- Mill Avenue Historic District
- U.S. National Register of Historic Places
- U.S. Historic district
- Location: Roughly bounded by Bluff, College, Court, W. Railroad, Wantland, Mill, and First, Jacksonville, North Carolina
- Coordinates: 34°44′56″N 77°26′03″W﻿ / ﻿34.74889°N 77.43417°W
- Area: 18 acres (7.3 ha)
- Built: c. 1890
- Architectural style: Bungalow/craftsman, Late Victorian Millwork
- MPS: Onslow County MPS
- NRHP reference No.: 90000439
- Added to NRHP: March 16, 1990

= Mill Avenue Historic District =

Historic district in North Carolina, United States

Mill Avenue Historic District is a national historic district located at Jacksonville, Onslow County, North Carolina. The district encompasses 31 contributing buildings, 1 contributing site, and 1 contributing structure in a predominantly residential section of Jacksonville. The district developed after 1890 and includes notable examples of Late Victorian and Bungalow / American Craftsman style architecture.

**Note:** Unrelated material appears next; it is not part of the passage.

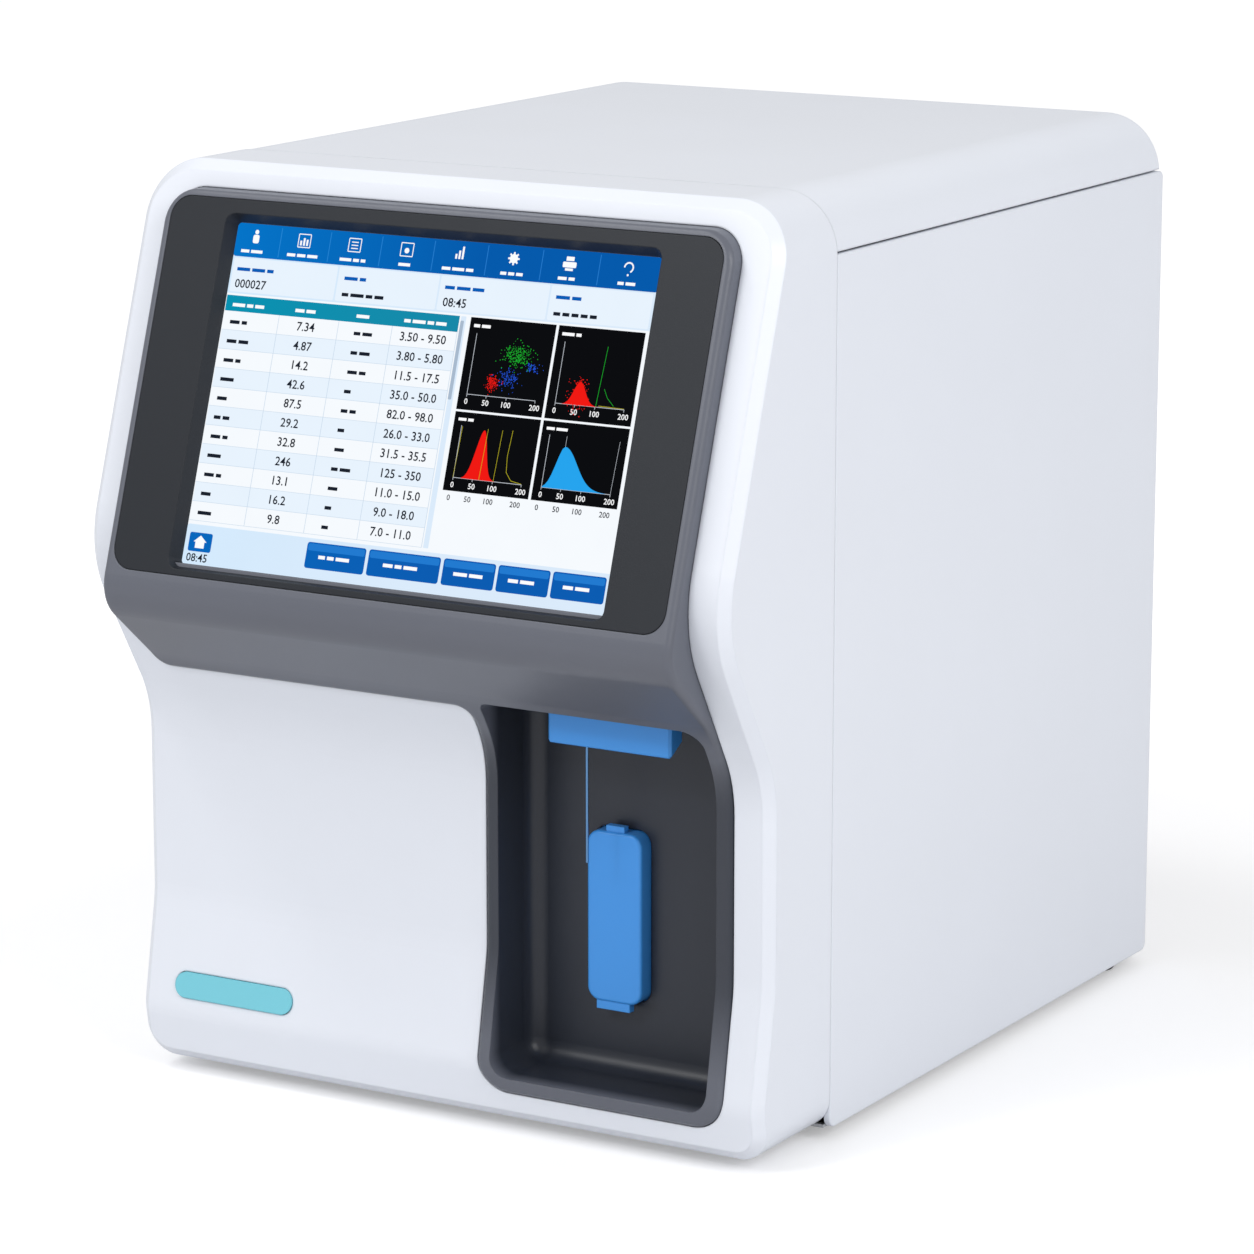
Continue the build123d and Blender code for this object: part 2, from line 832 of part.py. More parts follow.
def hgb_sensor():
    y = bath_places[0] - bath_radius
    z = deck_height + sheet
    x = needle_x + bath_radius + lap_gap
    return block(x, x + 10, y + 10, y + 28, z, z + 44)


def lift_frame():
    y = lift_y + 16
    half = rod_pitch + 12
    left = needle_x - half
    right = needle_x + half
    body = block(left, right, y, y + 3, lift_bottom, lift_top)
    for z in (lift_bottom, lift_top - 4):
        body += block(left, right, lift_y - 12, y + 3, z, z + 4)
    for x in rod_places():
        body -= upright(rod_radius, x, lift_y, lift_bottom - 1, lift_top + 1)
    bore = screw_radius + running_gap
    return body - upright(bore, needle_x, lift_y, lift_bottom - 1, lift_top + 1)


def rod_places():
    return (needle_x - rod_pitch, needle_x + rod_pitch)


def guide_rods():
    rods = [upright(rod_radius, x, lift_y, lift_bottom, lift_top) for x in rod_places()]
    return Compound(children=rods)


def lift_motor():
    outline = RectangleRounded(motor_size, motor_size, 4)
    body = extrude(Pos(needle_x, lift_y, lift_top) * outline, amount=motor_height)
    return body - upright(screw_radius + running_gap, needle_x, lift_y, lift_top - 1, lift_top + 20)


def lift_screw():
    return upright(screw_radius, needle_x, lift_y, lift_bottom + 1, lift_top + 18)


def probe_carriage():
    low = carriage_bottom
    high = low + carriage_height
    half = rod_pitch + 8
    body = block(needle_x - half, needle_x + half, lift_y - 9, lift_y + 9, low, high)
    body += block(needle_x - 6, needle_x + 6, needle_y - 6, lift_y, high - arm_height, high)
    for x in rod_places():
        body -= upright(rod_radius + running_gap, x, lift_y, low - 1, high + 1)
    body -= upright(screw_radius + running_gap, needle_x, lift_y, low - 1, high + 1)
    return body - upright(needle_hub_radius, needle_x, needle_y, low - 1, high + 1)


def traverse_rail():
    return block(frame_x - 9, frame_x, rail_y, rail_y + rail_length, rail_z, rail_z + rail_height)


def traverse_carriage():
    y = lift_y + 19
    high = rail_z + rail_height
    left = needle_x + rod_pitch
    side = frame_x - 9 - lap_gap
    body = block(left, side, y, y + 40, rail_z - 8, high + 8)
    return body + block(side, frame_x - 2, y + 6, y + 40, high + lap_gap, high + 8)


def traverse_motor():
    y = rail_y + rail_length - 40
    z = rail_z + rail_height + 10
    right = frame_x - lap_gap
    return block(right - motor_size, right, y, y + motor_height, z, z + motor_size)


# Syringe pumps on the outer face of the side frame
def syringe_block():
    x = frame_x + sheet
    head = syringe_bottom + syringe_height
    body = block(x, x + 4, 24, 140, syringe_motor_z, head + 12)
    for size in syringes.values():
        y = size["y"]
        body += block(x, syringe_x + 14, y - 16, y + 16, head, head + 12)
        clamp = block(x, syringe_x + 14, y - 16, y + 16, syringe_bottom, syringe_bottom + 6)
        bore = size["bore"] + glass_wall
        body += clamp - upright(bore, syringe_x, y, syringe_bottom - 5, head - 5)
        body -= upright(1.2, syringe_x, y, head - 5, head + 20)
    return body


def syringe_barrel(size):
    y = size["y"]
    head = syringe_bottom + syringe_height
    body = upright(size["bore"] + glass_wall, syringe_x, y, syringe_bottom, head)
    return body - upright(size["bore"], syringe_x, y, syringe_bottom - 1, head - 2)


def syringe_plunger(size):
    y = size["y"]
    bore = size["bore"]
    low = syringe_bottom - 46
    seal = syringe_bottom + syringe_height - 2 - size["travel"] - 4
    body = upright(bore - running_gap, syringe_x, y, seal - 8, seal)
    body += upright(min(bore - 1, 4.0), syringe_x, y, low, seal - 4)
    nut = block(syringe_x - 10, syringe_x + 10, y - 14, y + 7, low - nut_height, low)
    hole = upright(syringe_screw + running_gap, syringe_x, y - screw_offset, low - 20, low + 5)
    return body + nut - hole


def syringe_motor(size):
    y = size["y"] - screw_offset
    z = syringe_motor_z
    body = block(syringe_x - 15, syringe_x + 15, y - 15, y + 15, z - 26, z)
    return body - upright(syringe_screw + running_gap, syringe_x, y, z - 12, z + 1)


def syringe_drive_screw(size):
    y = size["y"] - screw_offset
    return upright(syringe_screw, syringe_x, y, syringe_motor_z - 10, syringe_bottom - 1)


# Valves, pumps and chambers
def valve_manifold():
    x = frame_x + sheet
    return block(x, x + 12, 150, 196, 90, 250)


def solenoid_valves():
    x = frame_x + sheet + 12
    valves = []
    for row in range(6):
        z = 103 + 26 * row
        valves.append(block(x, x + 8, 160, 186, z - 9, z + 9) + along_x(8, 173, z, x, x + 28))
    return Compound(children=valves)


def waste_chamber():
    x = needle_x
    y = (bath_places[0] + bath_places[1]) / 2
    z = base + sheet
    body = upright(19, x, y, z, z + 60) + upright(21, x, y, z + 56, z + 60)
    return body + upright(3, x, y, z + 60, z + 66)


def vacuum_pump():
    x = divider_x
    y = vacuum_pump_y
    z = base + sheet
    body = block(x + 30, x + 100, y, y + 48, z, z + 4)
    body += along_x(20, y + 24, z + 23, x + 52, x + 102)
    body += block(x + 26, x + 54, y + 2, y + 46, z + 2, z + 48)
    return body + along_x(3, y + 24, z + 40, x + 18, x + 28)


def waste_pump():
    x = divider_x
    y = waste_pump_y
    z = base + sheet
    body = block(x + 30, x + 94, y, y + 40, z, z + 4)
    body += along_x(16, y + 20, z + 19, x + 50, x + 94)
    return body + block(x + 28, x + 52, y + 2, y + 38, z + 2, z + 40)


def power_supply():
    z = base + sheet
    left = supply_left
    right = left + supply_length
    front = supply_back - supply_depth
    body = block(left, right, front, supply_back, z + 3, z + 48)
    for x in (left + 6, right - 6):
        for y in (front + 6, supply_back - 6):
            body += upright(3, x, y, z, z + 4)
    for column in range(7):
        x = left + 10 + 9 * column
        body -= block(x, x + 3, front + 30, supply_back - 30, z + 47, z + 50)
    return body


def board(z, height, chips):
    """A circuit board on the divider, with chips given by y, z, their size and their thickness."""
    back = divider_x - board_standoff
    face = back - board_thickness
    body = block(face, back, board_front, board_back, z, z + height)
    for chip_y, chip_z, depth, rise, thick in chips:
        y = board_front + chip_y
        low = z + chip_z
        body += block(face - thick, face, y, y + depth, low, low + rise)
    return body


def main_board():
    chips = [
        (80, 40, 30, 30, 3),
        (130, 50, 18, 14, 2),
        (20, 30, 24, 18, 2),
        (10, 80, 10, 35, 9),
        (160, 20, 12, 60, 9),
        (70, 100, 50, 8, 7),
    ]
    return board(main_board_z, main_board_height, chips)


def driver_board():
    chips = [(20 + 24 * n, 30, 14, 14, 4) for n in range(6)]
    chips += [(20 + 24 * n, 90, 16, 8, 9) for n in range(6)]
    return board(driver_board_z, driver_board_height, chips)


def standoffs():
    studs = []
    for bottom, height in ((driver_board_z, driver_board_height), (main_board_z, main_board_height)):
        for y in (board_front + 6, board_back - 6):
            for z in (bottom + 6, bottom + height - 6):
                studs.append(along_x(2.5, y, z, divider_x - board_standoff, divider_x))
    return Compound(children=studs)


# Pieces, by node name
pieces = {
    "front_cover": front_cover(),
    "fascia": fascia(),
    "screen_bezel": screen_bezel(),
    "touch_glass": touch_glass(),
    "lcd_module": lcd_module(),
    "probe_guard": probe_guard(),
    "sample_probe": sample_probe(),
    "aspirate_key": aspirate_key(),
    "key_switch": key_switch(),
    "switch_plunger": switch_plunger(),
    "key_bracket": key_bracket(),
    "wipe_block": wipe_block(),
    "status_lens": status_lens(),
    "light_board": light_board(),
    "top_cover": top_cover(),
    "left_side_panel": side_panel(-1),
    "right_side_panel": side_panel(1),
    "base_plate": base_plate(),
    "feet": feet(),
    "foot_screws": foot_screws(),
    "rear_screws": rear_screws(),
    "rear_panel": rear_panel(),
    "fan_frame": fan_frame(),
    "fan_rotor": fan_rotor(),
    "fan_guard": fan_guard(),
    "power_inlet": power_inlet(),
    "rocker_housing": rocker_housing(),
    "power_rocker": power_rocker(),
    "fluid_ports": fluid_ports(),
    "usb_ports": usb_ports(),
    "lan_port": lan_port(),
    "divider_wall": divider_wall(),
    "side_frame": side_frame(),
    "fluidics_deck": fluidics_deck(),
    "count_baths": Compound(children=[bath(y) for y in bath_places]),
    "hgb_sensor": hgb_sensor(),
    "lift_frame": lift_frame(),
    "guide_rods": guide_rods(),
    "stepper_motors": Compound(children=[lift_motor(), traverse_motor()]),
    "lift_screw": lift_screw(),
    "probe_carriage": probe_carriage(),
    "traverse_rail": traverse_rail(),
    "traverse_carriage": traverse_carriage(),
    "syringe_block": syringe_block(),
    "valve_manifold": valve_manifold(),
    "solenoid_valves": solenoid_valves(),
    "waste_chamber": waste_chamber(),
    "vacuum_pump": vacuum_pump(),
    "waste_pump": waste_pump(),
    "power_supply": power_supply(),
    "main_board": main_board(),
    "driver_board": driver_board(),
    "board_standoffs": standoffs(),
}
pieces["syringe_motors"] = Compound(children=[syringe_motor(size) for size in syringes.values()])
for label, size in syringes.items():
    pieces[f"{label}_syringe_barrel"] = syringe_barrel(size)
    pieces[f"{label}_syringe_plunger"] = syringe_plunger(size)
    pieces[f"{label}_drive_screw"] = syringe_drive_screw(size)

# The origin is the middle of the footprint, on the bench
boxes = [piece.bounding_box() for piece in pieces.values()]
middle_y = (min(box.min.Y for box in boxes) + max(box.max.Y for box in boxes)) / 2

os.makedirs("parts", exist_ok=True)
for name, piece in pieces.items():
    export_step(Pos(0, -middle_y, 0) * piece, f"parts/{name}.step")
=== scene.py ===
import bmesh
import bpy
import json
import math
import random
from mathutils import Matrix, Vector


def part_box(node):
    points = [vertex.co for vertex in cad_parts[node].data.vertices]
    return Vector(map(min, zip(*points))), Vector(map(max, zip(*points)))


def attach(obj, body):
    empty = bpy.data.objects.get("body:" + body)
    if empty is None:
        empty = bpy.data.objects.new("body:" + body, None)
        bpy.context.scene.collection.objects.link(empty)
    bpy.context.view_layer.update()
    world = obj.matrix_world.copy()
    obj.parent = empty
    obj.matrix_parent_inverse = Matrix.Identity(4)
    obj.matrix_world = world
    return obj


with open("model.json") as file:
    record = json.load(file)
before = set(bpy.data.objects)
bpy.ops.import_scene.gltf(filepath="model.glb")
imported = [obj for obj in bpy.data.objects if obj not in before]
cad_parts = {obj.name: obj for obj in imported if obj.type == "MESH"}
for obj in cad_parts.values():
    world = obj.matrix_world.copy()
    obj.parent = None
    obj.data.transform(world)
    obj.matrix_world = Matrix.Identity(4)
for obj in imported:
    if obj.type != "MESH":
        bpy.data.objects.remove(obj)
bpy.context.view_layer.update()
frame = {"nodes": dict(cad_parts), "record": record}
nodes = frame["nodes"]
scene = bpy.context.scene
scene.view_settings.view_transform = "Standard"

# Places read from the frame
cover_low, cover_high = (Vector(corner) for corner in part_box("front_cover"))
seam_y = cover_high.y
housing_bottom = cover_low.z
bay_rim_y = seam_y - 0.0600
bay_ceiling = housing_bottom + 0.1880

# Camera, placed from the seam behind the front cover and the underside of the housing
camera_offset = Vector((1.1159, -1.7956, 0.6695))
camera_azimuth = math.radians(30.49)
camera_elevation = math.radians(12.42)
camera_lens = 141.7


def add_camera():
    data = bpy.data.cameras.new("camera")
    data.lens = camera_lens
    data.sensor_width = 36.0
    camera = bpy.data.objects.new("camera", data)
    camera.location = Vector((0, seam_y, housing_bottom)) + camera_offset
    camera.rotation_euler = (math.pi / 2 - camera_elevation, 0, camera_azimuth)
    scene.collection.objects.link(camera)
    scene.camera = camera


# Materials
plastic_relief = 0.0002
metal_relief = 0.0001
metal_edge = 0.0003


def node_material(name):
    material = bpy.data.materials.new(name)
    material.use_nodes = True
    tree = material.node_tree
    tree.nodes.clear()
    output = tree.nodes.new("ShaderNodeOutputMaterial")
    shader = tree.nodes.new("ShaderNodeBsdfPrincipled")
    tree.links.new(shader.outputs[0], output.inputs[0])
    return material, tree, shader


def noise(tree, scale, detail=3.0, rough=0.5):
    coords = tree.nodes.new("ShaderNodeTexCoord")
    texture = tree.nodes.new("ShaderNodeTexNoise")
    texture.inputs["Scale"].default_value = scale
    texture.inputs["Detail"].default_value = detail
    texture.inputs["Roughness"].default_value = rough
    tree.links.new(coords.outputs["Object"], texture.inputs["Vector"])
    return texture.outputs["Fac"]


def spread(tree, value, low, high):
    """A value from 0 to 1, carried over to the range from low to high."""
    span = tree.nodes.new("ShaderNodeMapRange")
    span.inputs["To Min"].default_value = low
    span.inputs["To Max"].default_value = high
    tree.links.new(value, span.inputs["Value"])
    return span.outputs["Result"]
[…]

Notable contributing buildings include the Jarman Hotel (c. 1890), Jacksonville Depot, Richard Ward House (c. 1890), Richard Ward Guest House, the Lockamy-Chadwick House, George Bender House (1901), Samuel Ambrose House, the Marine House, Steve Aman House, and the Henrietta Jarman House.

It was listed on the National Register of Historic Places in 1990.